■ GIVEN MATERIAL ■
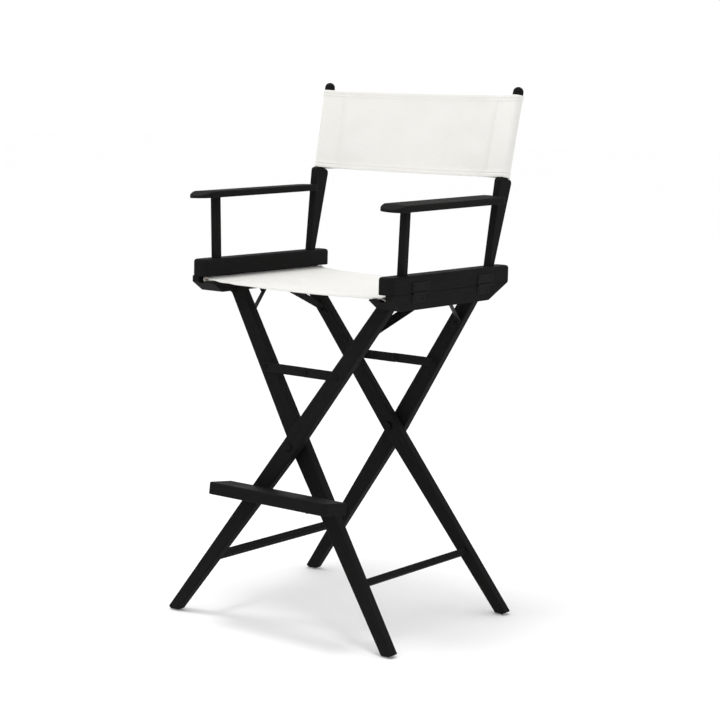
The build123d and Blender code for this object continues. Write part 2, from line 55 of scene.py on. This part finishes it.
RECLINE = math.radians(11.7)
POST_SPLAY = math.radians(1.8)
STEM_R = 0.009

# ---- Small helpers ----


def smooth(t):
    t = np.clip(t, 0.0, 1.0)
    return t * t * (3 - 2 * t)


def mesh_object(name, points, faces, material, smooth_shading=True):
    mesh = bpy.data.meshes.new(name)
    mesh.from_pydata([tuple(map(float, p)) for p in points], [], faces)
    mesh.polygons.foreach_set("use_smooth", [smooth_shading] * len(mesh.polygons))
    mesh.materials.append(material)
    obj = bpy.data.objects.new(name, mesh)
    bpy.context.scene.collection.objects.link(obj)
    return obj


# ---- Materials ----


class Nodes:
    """Short way to build a node tree for one material."""

    def __init__(self, name):
        self.material = bpy.data.materials.new(name)
        self.material.use_nodes = True
        self.tree = self.material.node_tree
        self.shader = self.tree.nodes["Principled BSDF"]

    def add(self, kind, inputs=None, **settings):
        node = self.tree.nodes.new("ShaderNode" + kind)
        for key, value in settings.items():
            setattr(node, key, value)
        for key, value in (inputs or {}).items():
            self.put(node.inputs[key], value)
        return node

    def put(self, socket, value):
        if isinstance(value, bpy.types.NodeSocket):
            self.tree.links.new(value, socket)
        else:
            socket.default_value = value

    def math(self, operation, a, b=0.0):
        node = self.add("Math", operation=operation)
        self.put(node.inputs[0], a)
        self.put(node.inputs[1], b)
        return node.outputs[0]

    def ramp(self, value, low, high, out_low=0.0, out_high=1.0):
        inputs = {"Value": value, "From Min": low, "From Max": high, "To Min": out_low, "To Max": out_high}
        return self.add("MapRange", inputs).outputs["Result"]

    def noise(self, vector, scale, detail=3.0, roughness=0.5):
        inputs = {"Vector": vector, "Scale": scale, "Detail": detail, "Roughness": roughness}
        return self.add("TexNoise", inputs).outputs["Fac"]

    def mix(self, factor, a, b):
        node = self.add("Mix", data_type="RGBA")
        self.put(node.inputs["Factor"], factor)
        self.put(node.inputs["A"], a)
        self.put(node.inputs["B"], b)
        return node.outputs["Result"]

    def bump(self, height, strength, distance, normal=None):
        node = self.add("Bump", {"Height": height, "Strength": strength, "Distance": distance})
        if normal is not None:
            self.put(node.inputs["Normal"], normal)
        return node.outputs["Normal"]

    def position(self):
        return self.add("TexCoord").outputs["Object"]

    def finish(self, **inputs):
        for key, value in inputs.items():
            self.put(self.shader.inputs[key.replace("_", " ")], value)
        return self.material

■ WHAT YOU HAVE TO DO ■
Exactly repeat the lines running from the top of the listing to the line bearing "return t * t * (3 - 2 * t)", both of those lines included, and only them.

■ RESULT ■
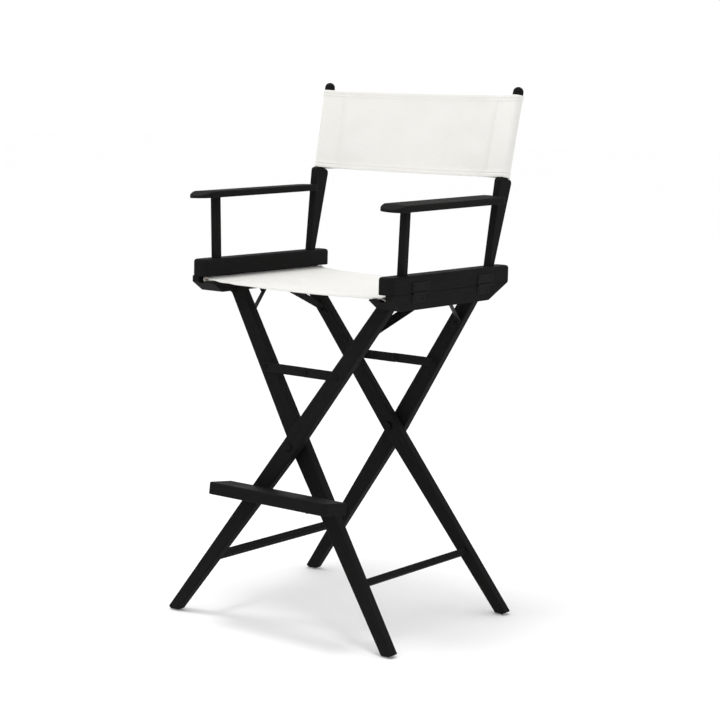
The build123d and Blender code for this object continues. Write part 2, from line 55 of scene.py on. This part finishes it.
RECLINE = math.radians(11.7)
POST_SPLAY = math.radians(1.8)
STEM_R = 0.009

# ---- Small helpers ----


def smooth(t):
    t = np.clip(t, 0.0, 1.0)
    return t * t * (3 - 2 * t)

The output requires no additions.